Remarkable research pointing to a potential new treatment for diabetes was announced this week at Georgetown University Medical Center in Washington, D.C. Scientists succeeded in transforming spermatogonal stem cells, early precursors of sperm cells, into insulin-secreting cells. It is likely that the work represents significant progress in accomplishing the Holy Grail of diabetes research, the replacement of insulin-secreting cells lost to the disease.
In type I diabetes, the early onset form of the disease that often occurs in young children, cells of the pancreas called islet cells or beta cells, which normally secrete insulin, are lost due to autoimmunity. The body’s own immune system attacks and destroys these cells, leaving the sufferer insulin-deficient. Since insulin controls and amplifies the pumping process that transports glucose (sugar) from the blood into the body’s cells to supply fuel, high levels of blood glucose result, and cells are starved of energy. The condition is potentially lethal and must be treated with injections of insulin.
In type II diabetes, which has a later onset, the sufferers retain their islet cells, but the cells do not make enough insulin, probably as the result of genetic vulnerabilities to the disease, which may be exacerbated by excess food consumption and lack of exercise. In the most severe forms of this type of diabetes, the patients also need insulin injections.
The Georgetown scientists obtained new insulin secreting cells by removing about a million of these cells (1 gram) from the testes of deceased human organ donors. They then transplanted the human cells to the backs of diabetic mice that were also deficient in immunity, so that the animals did not reject the human cells. The researchers did nothing more with the cells. In a short time, some of the testis-derived stem cells transformed themselves into cells secreting insulin, which then lowered the levels of glucose in the mice’s blood. The human cells remained active in the mice for about a week.
One of the most remarkable aspects of the research is that no additional genes were added to the testis stem cells. As pluripotent stem cells, they already possessed the latent capacity to secrete insulin. The lead investigator and director of the Transgenic Core Facility at GUMC, G. Ian Gallicano, said, “We found that once you take these cells out of the testes niche, they get confused, and will form all three germ layers within several weeks. These are true, pluripotent stem cells.”
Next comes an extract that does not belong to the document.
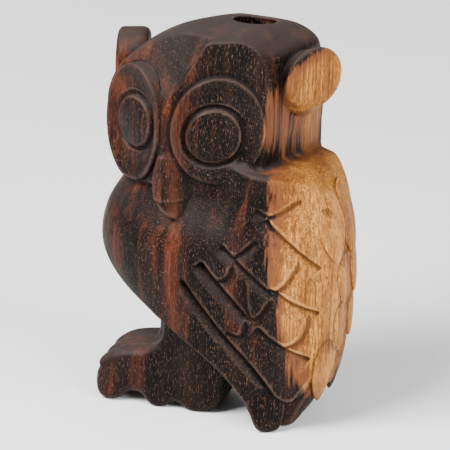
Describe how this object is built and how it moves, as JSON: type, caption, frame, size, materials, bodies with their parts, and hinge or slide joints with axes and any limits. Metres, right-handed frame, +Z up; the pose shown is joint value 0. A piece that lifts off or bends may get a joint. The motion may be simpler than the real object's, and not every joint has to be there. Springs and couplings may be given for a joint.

In the past to treat diabetes, insulin-secreting islet cells have been transplanted from organ donors into patients. And insulin-secreting cells have been produced from other kinds of adult cells by the addition of genes or transcription factors to reprogram the cells or restore them to the stem-cell state. But both procedures have drawbacks. Islet cell transplantation must be followed by immunosuppression, which can be associated with severe adverse effects, in order to prevent transplant rejection. Adult stem cell reprogramming to treat diabetes, which remains an experimental procedure at present, can give rise to tumors.
In contrast, one can envision the possibility of a better source of new insulin-secreting cells for diabetics, if the Georgetown researchers make progress with their spermatogonal cell technique to the point that it may be used to treat humans. Male sufferers of the disease, at least, might undergo transplantation of stem cells from their own testes to other regions of their own bodies, in order to produce new insulin-secreting cells. Such a treatment would avoid the drawbacks of immunosuppression, since the cells would not trigger rejection. And risks of inducing neoplasms might be avoided.
In recognizing this remarkable work, one might take note of the fact that Georgetown University is a Jesuit institution. Theologically opposed to stem cell research with human embryos, the scientists at the medical center may have concentrated on working with stem cells from the tissues of adults. Thus, it may result that their religious outlook could lead to a wonderful advancement in the treatment of diabetes.